PT alimenta um falso conflito
O Estado de S.Paulo
Todo o debate suscitado pelas medidas de austeridade econômica e
fiscal reafirmadas, com o aval da presidente Dilma Rousseff, na
primeira reunião ministerial do segundo mandato realizada ontem em
Brasília, parece excluir qualquer possibilidade de conciliação entre
política econômica e fiscal eficaz e projetos sociais indispensáveis à
redução das desigualdades.
Para os petistas
inconformados com a decisão de Dilma de colocar nas mãos de uma equipe
econômica "ortodoxa" a responsabilidade de promover as correções de
estratégia política e de natureza fiscal que permitam a retomada do
crescimento econômico, Dilma Rousseff está traindo o compromisso
original do PT de combater as injustiças sociais.

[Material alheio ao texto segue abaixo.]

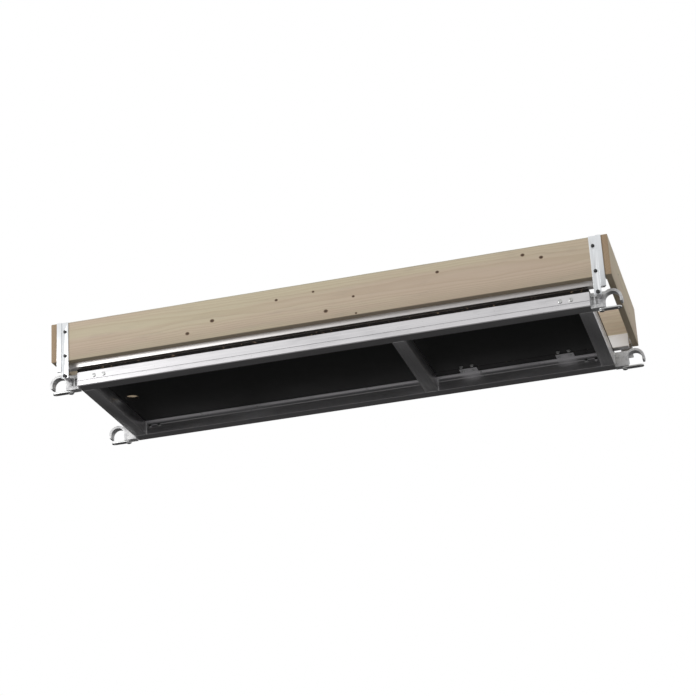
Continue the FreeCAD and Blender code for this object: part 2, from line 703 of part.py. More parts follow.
for end, x_sign in ENDS:
    middle = lid_middle + rest_middle * x_sign
    name = "hatch_rest_" + end
    bar = box(name + "_bar", (middle - rest_length / 2, middle + rest_length / 2),
              (-lid_half + rest_reach, -lid_half + rest_reach - rest_width),
              (deck_bottom - rest_thick, deck_bottom))
    mine = [spot for spot in rest_spots if (spot[0].number - lid_middle.number) * x_sign > 0]
    node(cut(name, bar, rivet_holes(name, mine)), name)
rivets("hatch_rest_rivets", rest_spots)

# ---------------------------------------------------------------- trapdoor latch

bush_top = lid_top + 1.5
bush = fuse("latch_bush_blank", [
    rod("latch_bush_sleeve", bush_radius, bush_top - lid_bottom, (lid_middle, latch_y, lid_bottom), "z"),
    rod("latch_bush_flange", bush_radius + 4, 1.5, (lid_middle, latch_y, lid_top), "z"),
])
bush_bore = rod("latch_bush_bore", latch_spindle / 2 + pivot_play, bush_top - lid_bottom + 2,
                (lid_middle, latch_y, lid_bottom - 1), "z")
node(cut("latch_bush", bush, [bush_bore]), "latch_bush")

knob_bottom = bush_top + lock_play
blade_top = deck_bottom - lock_play
knob = fuse("latch_knob_blank", [
    rod("latch_knob_disc", latch_knob / 2, 5, (lid_middle, latch_y, knob_bottom), "z"),
    box("latch_knob_grip", (lid_middle - latch_knob * 0.42, lid_middle + latch_knob * 0.42),
        (latch_y - 4, latch_y + 4), (knob_bottom, knob_bottom + 12)),
    rod("latch_knob_spindle", latch_spindle / 2, knob_bottom - blade_top + blade_thick,
        (lid_middle, latch_y, knob_bottom), "-z"),
])
node(knob, "latch_knob")
blade = fuse("latch_blade_blank", [
    box("latch_blade_bar", (lid_middle, lid_middle + blade_reach),
        (latch_y - blade_width / 2, latch_y + blade_width / 2), (blade_top - blade_thick, blade_top)),
    rod("latch_blade_eye", blade_width / 2, blade_thick,
        (lid_middle, latch_y, blade_top - blade_thick), "z"),
])
blade_bore = rod("latch_blade_bore", latch_spindle / 2, blade_thick + 2,
                 (lid_middle, latch_y, blade_top - blade_thick - 1), "z")
node(cut("latch_blade", blade, [blade_bore]), "latch_blade")
node(hexagon("latch_nut", 17, 5, (lid_middle, latch_y, blade_top - blade_thick), "-z"), "latch_nut")

# ---------------------------------------------------------------- long toe boards

screw_z = [board_top - screw_first, board_top - screw_first - screw_pitch]
screw_x = bracket_inner_x + (bracket_face - bracket_bead) / 2
rail_half = board_end - rail_gap
rail_screw_z = (board_bottom + rail_bottom + rail_height) / 2
board_screws, rail_screws = [], []
for side, y_sign in SIDES:
    name = "toe_board_" + side
    timber = plank(name + "_timber", (-board_end, board_end),
                   (board_inner * y_sign, board_outer * y_sign), (board_bottom, board_top), "x")
    way = "-y" if y_sign > 0 else "y"
    back = "y" if y_sign > 0 else "-y"
    holes = []
    for end, x_sign in ENDS:
        for index, z in enumerate(screw_z):
            tag = "%s_%s_%d" % (side, end, index)
            spot = (screw_x * x_sign, (board_outer + bracket_wall) * y_sign, z)
            holes.append(rod("board_hole_" + tag, screw_diameter / 2,
                             screw_depth + bracket_wall, spot, way))
            board_screws.append(fuse("board_screw_" + tag, [
                rod("board_screw_%s_shank" % tag, screw_diameter / 2,
                    screw_depth + bracket_wall, spot, way),
                rod("board_screw_%s_washer" % tag, screw_diameter, 1.2, spot, back),
                hexagon("board_screw_%s_head" % tag, screw_diameter * 1.75, 4.5, spot, back),
            ]))

    # The rail is an angle screwed to the board from inside.
    rail_name = "toe_rail_" + side
    body = doc.addObject("PartDesign::Body", rail_name + "_body")
    section = sketch_on(body, "YZ_Plane", rail_name + "_section")
    outline(section, [(as_size(a) * -y_sign, b) for a, b in (
        (0, 0), (rail_foot, 0), (rail_foot, rail_wall), (rail_wall, rail_wall),
        (rail_wall, rail_height), (0, rail_height))])
    pad(body, section, rail_name + "_pad", rail_half * 2)
    place(body, -rail_half, half_width * y_sign, rail_bottom)
    rail_holes = []
    for step in range(-2, 3):
        tag = "%s_%d" % (side, step + 2)
        spot = (rail_screw_pitch * step, (half_width - rail_wall) * y_sign, rail_screw_z)
        length = screw_depth + rail_wall
        for label, list_of_holes in (("rail", rail_holes), ("rail_board", holes)):
            list_of_holes.append(rod("%s_hole_%s" % (label, tag), rail_screw / 2, length, spot, back))
        rail_screws.append(fuse("rail_screw_" + tag, [
            rod("rail_screw_%s_shank" % tag, rail_screw / 2, length, spot, back),
            rod("rail_screw_%s_head" % tag, rail_screw, 2.5, spot, way),
        ]))
    node(cut(rail_name, body, rail_holes), rail_name)
    node(cut(name, timber, holes), name)
node(group("board_screws", board_screws), "board_screws")
node(group("rail_screws", rail_screws), "rail_screws")

# ---------------------------------------------------------------- end toe boards and brackets

end_half = board_outer + bracket_wall
flange_inner = board_inner - bracket_lap
flange_bottom = board_bottom + board_round * 2
end_screw_y = board_inner - bracket_lap / 2
end_screws, foot_bolts, spacers = [], [], []
for end, x_sign in ENDS:
    name = "toe_board_" + end
    timber = plank(name + "_timber",
                   (end_board_inner * x_sign, (end_board_inner + end_board_thick) * x_sign),
                   (-end_half, end_half), (board_bottom, board_top), "y")
    outward = "x" if x_sign > 0 else "-x"
    inward = "-x" if x_sign > 0 else "x"
    holes = []
    for side, y_sign in SIDES:
        for index, z in enumerate(screw_z):
            tag = "%s_%s_%d" % (end, side, index)
            spot = ((end_board_inner - bracket_wall) * x_sign, end_screw_y * y_sign, z)
            holes.append(rod("end_hole_" + tag, screw_diameter / 2,
                             screw_depth + bracket_wall, spot, outward))
            end_screws.append(fuse("end_screw_" + tag, [
                rod("end_screw_%s_shank" % tag, screw_diameter / 2,
                    screw_depth + bracket_wall, spot, outward),
                rod("end_screw_%s_head" % tag, screw_diameter, 2.5, spot, inward),
            ]))
    node(cut(name, timber, holes), name)

for side, y_sign in SIDES:
    for end, x_sign in ENDS:
        name = "corner_bracket_%s_%s" % (side, end)
        body = doc.addObject("PartDesign::Body", name + "_body")
        corner = [
            (0, 0), (bracket_face, 0), (bracket_face, bracket_wall),
            (bracket_bead, bracket_wall), (bracket_bead, bracket_wall + bead_rise),
            (0, bracket_wall + bead_rise),
        ]
        face = sketch_on(body, "XY_Plane", name + "_face")
        outline(face, [(as_size(a) * -x_sign, as_size(b) * y_sign) for a, b in corner])
        full = pad(body, face, name + "_face_pad", board_top - rung_z - bracket_foot)
        doc.recompute()
        soften(body, full, name + "_round", edge_round,
               long_edges(full.Shape, Vector(0, 0, 1)))
        place(body, end_board_inner * x_sign, board_outer * y_sign, rung_z + bracket_foot)
        flange = box(name + "_flange",
                     ((end_board_inner - bracket_wall) * x_sign, end_board_inner * x_sign),
                     (flange_inner * y_sign, (board_outer + bracket_wall / 2) * y_sign),
                     (flange_bottom, board_top))
        way = "-y" if y_sign > 0 else "y"
        back = "y" if y_sign > 0 else "-y"
        outer_y = (board_outer + bracket_wall) * y_sign
        outward = "x" if x_sign > 0 else "-x"
        holes = []
        for index, z in enumerate(screw_z):
            holes.append(rod("%s_face_hole_%d" % (name, index), screw_diameter / 2,
                             bracket_wall + 2, (screw_x * x_sign, outer_y + y_sign, z), way))
            holes.append(rod("%s_side_hole_%d" % (name, index), screw_diameter / 2,
                             bracket_wall + 2,
                             ((end_board_inner - bracket_wall - 1) * x_sign,
                              end_screw_y * y_sign, z), outward))
        # The foot is narrower than the bracket, so that the rung runs past it.
        holes.append(box(name + "_rung_notch",
                         ((end_board_inner - bracket_bead) * x_sign, (end_board_inner + 1) * x_sign),
                         (board_outer * y_sign - y_sign, (end_half + bead_rise + 1) * y_sign),
                         (rung_z, rung_z + rung_radius + saddle_play + 3)))
        foot_spot = (lock_x * x_sign, outer_y, foot_bolt_z)
        holes.append(rod(name + "_foot_hole", foot_bolt / 2, bracket_wall + 2,
                         (foot_spot[0], outer_y + y_sign, foot_bolt_z), way))
        node(cut(name, fuse(name + "_blank", [body, flange]), holes), name)
        label = "foot_bolt_%s_%s" % (side, end)
        foot_bolts.append(fuse(label, [
            rod(label + "_shank", foot_bolt / 2, end_half - claw_outer + foot_bolt_grip,
                foot_spot, way),
            hexagon(label + "_head", foot_bolt * 1.8, 5, foot_spot, back),
        ]))
        label = "bracket_spacer_%s_%s" % (side, end)
        start = (foot_spot[0], board_outer * y_sign, foot_bolt_z)
        tube = rod(label + "_tube", foot_bolt / 2 + spacer_wall, board_outer - claw_outer, start, way)
        bore = rod(label + "_bore", foot_bolt / 2, board_outer - claw_outer, start, way)
        spacers.append(cut(label, tube, [bore]))
node(group("end_board_screws", end_screws), "end_board_screws")
node(group("bracket_foot_bolts", foot_bolts), "bracket_foot_bolts")
node(group("bracket_spacers", spacers), "bracket_spacers")

# ---------------------------------------------------------------- check and write

doc.recompute()
for item in doc.Objects:
    faults = [word for word in item.State if word in ("Invalid", "Error")]
    if faults:
        raise RuntimeError("%s did not build: %s" % (item.Name, faults))
os.makedirs("parts", exist_ok=True)
for item in nodes:
    if item.Shape.isNull() or not item.Shape.isValid() or not item.Shape.Solids:
        raise RuntimeError(item.Label + " has no valid solid")
    item.Shape.exportStep("parts/%s.step" % item.Label)
print(len(nodes), "pieces written")
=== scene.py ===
import math
import random

import bmesh
import bpy
from mathutils import Euler, Matrix, Vector, noise


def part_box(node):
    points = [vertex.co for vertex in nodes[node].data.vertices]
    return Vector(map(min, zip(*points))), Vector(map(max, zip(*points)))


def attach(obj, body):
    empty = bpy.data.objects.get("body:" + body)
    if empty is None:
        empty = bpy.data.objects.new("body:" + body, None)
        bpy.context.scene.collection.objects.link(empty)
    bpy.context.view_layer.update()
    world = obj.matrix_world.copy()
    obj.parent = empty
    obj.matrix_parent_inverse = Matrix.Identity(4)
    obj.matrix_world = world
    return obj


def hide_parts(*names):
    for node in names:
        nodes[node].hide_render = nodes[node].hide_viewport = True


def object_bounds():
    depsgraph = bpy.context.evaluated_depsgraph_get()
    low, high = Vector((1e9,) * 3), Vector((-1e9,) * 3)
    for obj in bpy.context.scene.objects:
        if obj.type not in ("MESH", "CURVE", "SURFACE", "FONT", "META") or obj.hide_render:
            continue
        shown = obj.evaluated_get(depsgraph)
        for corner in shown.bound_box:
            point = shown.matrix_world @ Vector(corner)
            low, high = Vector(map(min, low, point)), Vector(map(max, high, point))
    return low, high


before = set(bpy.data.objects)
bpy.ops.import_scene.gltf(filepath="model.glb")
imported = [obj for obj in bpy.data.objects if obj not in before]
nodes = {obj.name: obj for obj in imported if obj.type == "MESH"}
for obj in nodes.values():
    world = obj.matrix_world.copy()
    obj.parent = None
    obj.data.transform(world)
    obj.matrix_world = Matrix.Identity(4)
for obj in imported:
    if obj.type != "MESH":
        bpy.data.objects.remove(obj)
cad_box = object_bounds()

# A platform of a mobile scaffold tower: an aluminium frame that hangs on the tower's rungs
# by four claws, a plywood deck with a trapdoor, and timber toe boards on all four sides.

scene = bpy.context.scene
SIDES = (("front", -1), ("rear", 1))
ENDS = (("left", -1), ("right", 1))
CORNERS = ["%s_%s" % (side, end) for side, _ in SIDES for end, _ in ENDS]

# ---------------------------------------------------------------- Camera
# A person stands in front of the tower, left of its middle, and looks up at the platform,
# with the camera turned a little anticlockwise.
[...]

Ou seja: ou bem o
governo cumpre a lei e administra suas contas com seriedade ou bem o
governo cuida dos pobres. E quem defende a primeira hipótese está, é
claro, contra os pobres.
Os primeiros quatro anos de Dilma
foram uma tentativa claramente malograda de governar "à moda do PT",
tentando controlar a inflação com medidas artificiais como o arrocho das
tarifas públicas, abusando da contabilidade criativa para desfigurar as
contas públicas, bancando programas demagógicos como o dos "campeões
nacionais", do qual as desventuras de Eike Batista são a melhor
tradução. Fazendo tudo, enfim, para, na contramão dos fundamentos que
permitiram um bom desempenho econômico e social dos primeiros anos de
Lula, reinventar a roda e impor a "política do PT".
Mesmo
diante do retrocesso que os dados tornam indesmentíveis, os petistas
insistem em pedir mais do mesmo. E o fazem, basicamente, a partir de
duas motivações distintas: de um lado, os ideológicos, adeptos do
capitalismo de Estado, para os quais qualquer tentativa de controle dos
poderes dos governantes constitui afronta à defesa dos fracos e
oprimidos. De outro lado, a corrente amplamente majoritária dos
oportunistas obcecados pela ideia de perpetuar os privilégios de que
desfrutam há 12 anos como membros da nomenklatura lulopetista. Para
estes, a questão é simples: entre o discurso da austeridade e o dos
projetos sociais, qual é o que dá voto?
Enxergar um
conflito inconciliável entre a ortodoxia no controle das contas públicas
e a promoção do desenvolvimento social é, na verdade, uma tendência,
resquício da "guerra fria" do século 20, que continua dividindo o
pensamento universal em duas correntes: os "ortodoxos", ou
"neoliberais", de um lado, e os "desenvolvimentistas", de outro.
Essa
questão é central na mais recente e elogiada obra do economista francês
Thomas Piketty, O capital no século XXI, baseada em ampla pesquisa
sobre desigualdade e distribuição de renda. Crítico da inflexibilidade
do "determinismo econômico", principalmente quando se trata de questões
relacionadas ao tema do livro, o autor tampouco preconiza a intervenção
estatal na economia como solução para todos os males da desigualdade.
Piketty
entende que "a dinâmica da distribuição de renda revela uma engrenagem
poderosa que ora tende para a convergência, ora para a divergência", e
que as principais forças convergentes, aquelas que tendem a reduzir a
desigualdade, "são os processos de difusão do conhecimento e
investimento na qualificação e na formação da mão de obra". Estes são,
insiste o autor, os principais instrumentos "para aumentar a
produtividade e ao mesmo tempo diminuir a desigualdade".
Para
o economista francês a economia está longe de ser uma ciência exata e
deveria ser considerada "subdisciplina das ciências sociais". Por outro
lado, os sociólogos, historiadores, antropólogos, cientistas políticos e
tantos outros cientistas sociais deveriam dar maior atenção aos estudos
econômicos e "parar de fugir em pânico no momento em que um número
aparecesse".
E o livro termina com uma reflexão que espelha
o conflito alimentado principalmente por quem acha que austeridade é
coisa de inimigo dos pobres: "Aqueles que possuem muito nunca se
esquecem de defender seus interesses. Recusar-se a fazer contas
raramente traz benefícios aos mais pobres".